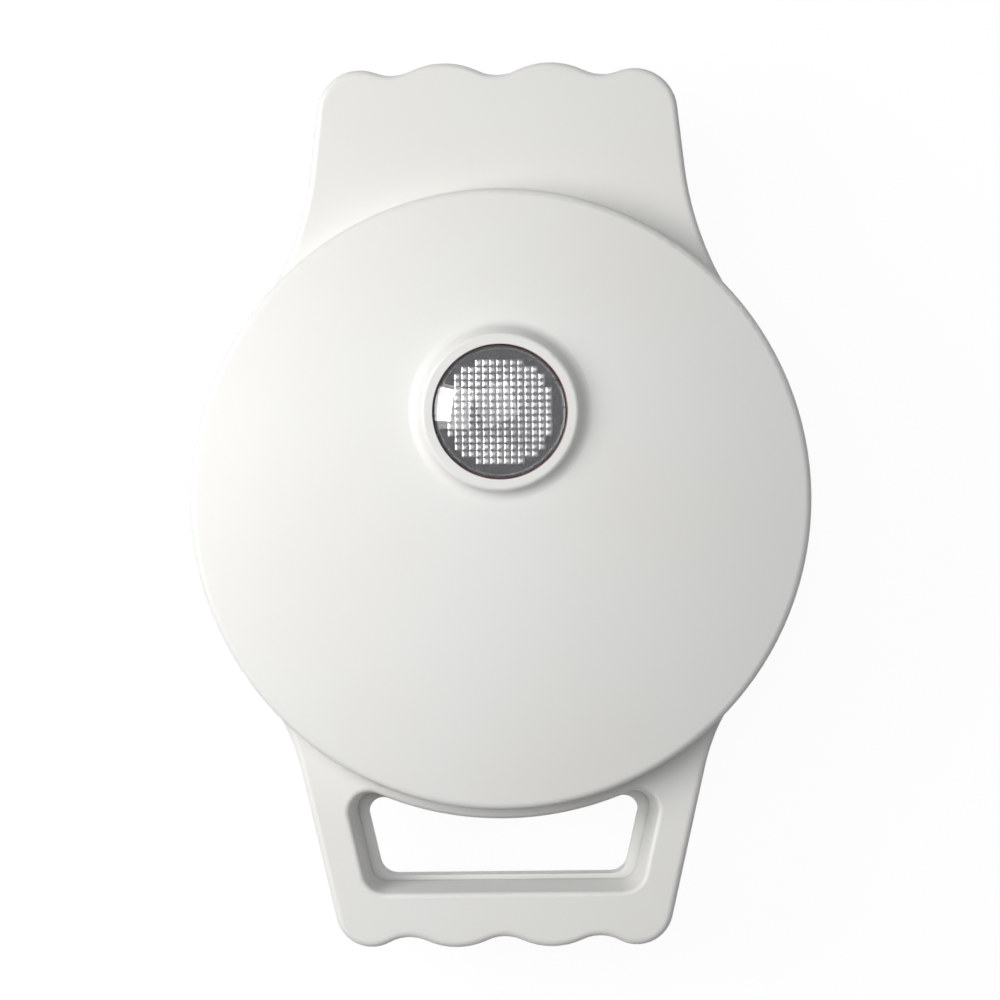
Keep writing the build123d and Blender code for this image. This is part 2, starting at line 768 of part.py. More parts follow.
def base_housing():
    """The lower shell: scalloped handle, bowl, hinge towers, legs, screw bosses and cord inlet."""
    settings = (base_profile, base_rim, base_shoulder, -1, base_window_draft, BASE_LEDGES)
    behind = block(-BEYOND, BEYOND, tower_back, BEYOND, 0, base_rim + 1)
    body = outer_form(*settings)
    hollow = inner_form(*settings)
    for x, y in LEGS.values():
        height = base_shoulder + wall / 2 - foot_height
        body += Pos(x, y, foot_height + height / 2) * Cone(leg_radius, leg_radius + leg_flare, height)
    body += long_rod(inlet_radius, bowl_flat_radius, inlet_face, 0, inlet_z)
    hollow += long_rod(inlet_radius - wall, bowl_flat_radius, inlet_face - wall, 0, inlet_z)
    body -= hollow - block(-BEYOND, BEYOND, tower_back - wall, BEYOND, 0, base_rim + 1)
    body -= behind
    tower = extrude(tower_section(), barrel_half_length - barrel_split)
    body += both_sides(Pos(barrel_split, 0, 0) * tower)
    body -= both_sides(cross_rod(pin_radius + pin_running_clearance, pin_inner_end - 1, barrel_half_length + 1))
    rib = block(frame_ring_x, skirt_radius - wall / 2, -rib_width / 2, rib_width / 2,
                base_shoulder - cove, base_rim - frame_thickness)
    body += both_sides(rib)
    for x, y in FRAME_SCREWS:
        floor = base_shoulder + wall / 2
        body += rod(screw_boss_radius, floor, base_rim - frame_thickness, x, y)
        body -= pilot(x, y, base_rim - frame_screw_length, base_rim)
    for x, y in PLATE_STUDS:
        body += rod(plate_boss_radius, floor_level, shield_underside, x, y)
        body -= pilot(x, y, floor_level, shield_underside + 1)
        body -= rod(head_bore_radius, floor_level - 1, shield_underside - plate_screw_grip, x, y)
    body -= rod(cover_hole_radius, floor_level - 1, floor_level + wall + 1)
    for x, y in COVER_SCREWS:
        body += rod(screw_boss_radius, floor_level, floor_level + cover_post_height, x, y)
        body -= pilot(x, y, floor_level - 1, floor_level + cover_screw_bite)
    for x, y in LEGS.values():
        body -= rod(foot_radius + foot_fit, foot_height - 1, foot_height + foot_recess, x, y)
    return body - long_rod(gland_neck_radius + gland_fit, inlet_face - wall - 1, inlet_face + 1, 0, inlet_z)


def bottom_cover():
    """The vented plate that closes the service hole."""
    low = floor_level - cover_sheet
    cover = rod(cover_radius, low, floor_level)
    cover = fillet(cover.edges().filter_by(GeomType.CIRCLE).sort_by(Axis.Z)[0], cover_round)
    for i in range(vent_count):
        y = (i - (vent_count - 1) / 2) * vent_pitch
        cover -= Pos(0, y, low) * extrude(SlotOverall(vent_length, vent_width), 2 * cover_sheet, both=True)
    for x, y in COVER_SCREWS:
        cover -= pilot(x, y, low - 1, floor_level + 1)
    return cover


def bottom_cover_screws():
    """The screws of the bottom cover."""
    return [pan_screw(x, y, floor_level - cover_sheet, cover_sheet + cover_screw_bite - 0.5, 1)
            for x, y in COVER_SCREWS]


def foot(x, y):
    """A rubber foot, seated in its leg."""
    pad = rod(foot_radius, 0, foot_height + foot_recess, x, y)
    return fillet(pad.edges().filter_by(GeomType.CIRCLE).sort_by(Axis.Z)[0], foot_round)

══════

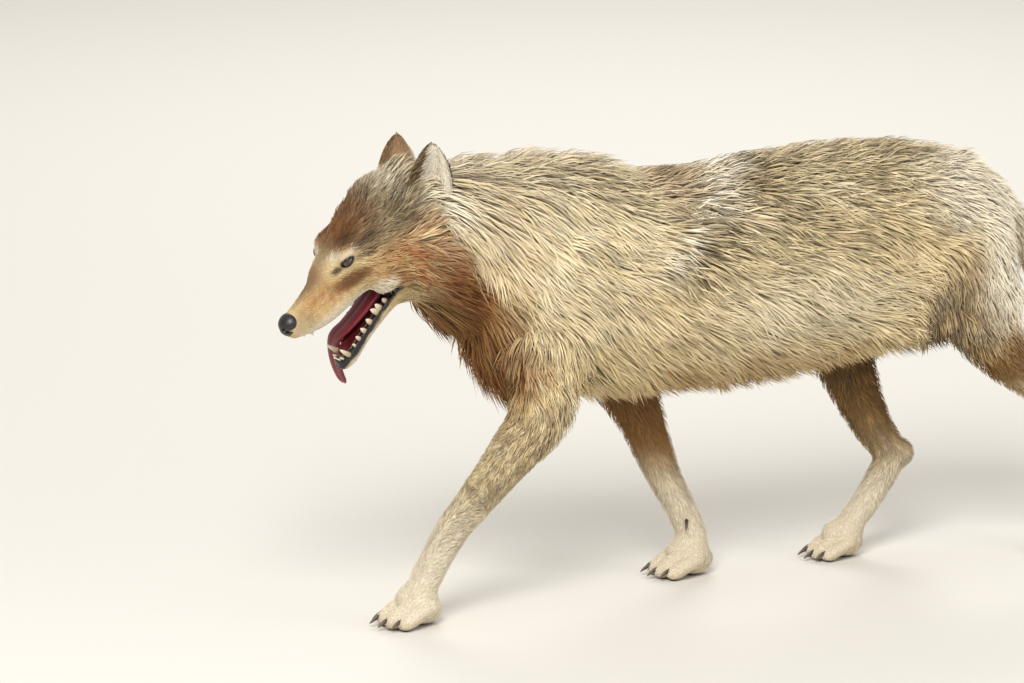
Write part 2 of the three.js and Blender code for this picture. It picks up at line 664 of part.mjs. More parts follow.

══════

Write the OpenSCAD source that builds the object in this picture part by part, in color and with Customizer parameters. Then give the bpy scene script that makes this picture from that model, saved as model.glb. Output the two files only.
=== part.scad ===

══════

*SHORT TASK:* Pull out each line of the records holding the string "parts".

*COMPLETE RESPONSE:*
Keep writing the build123d and Blender code for this image. This is part 2, starting at line 768 of part.py. More parts follow.
Write part 2 of the three.js and Blender code for this picture. It picks up at line 664 of part.mjs. More parts follow.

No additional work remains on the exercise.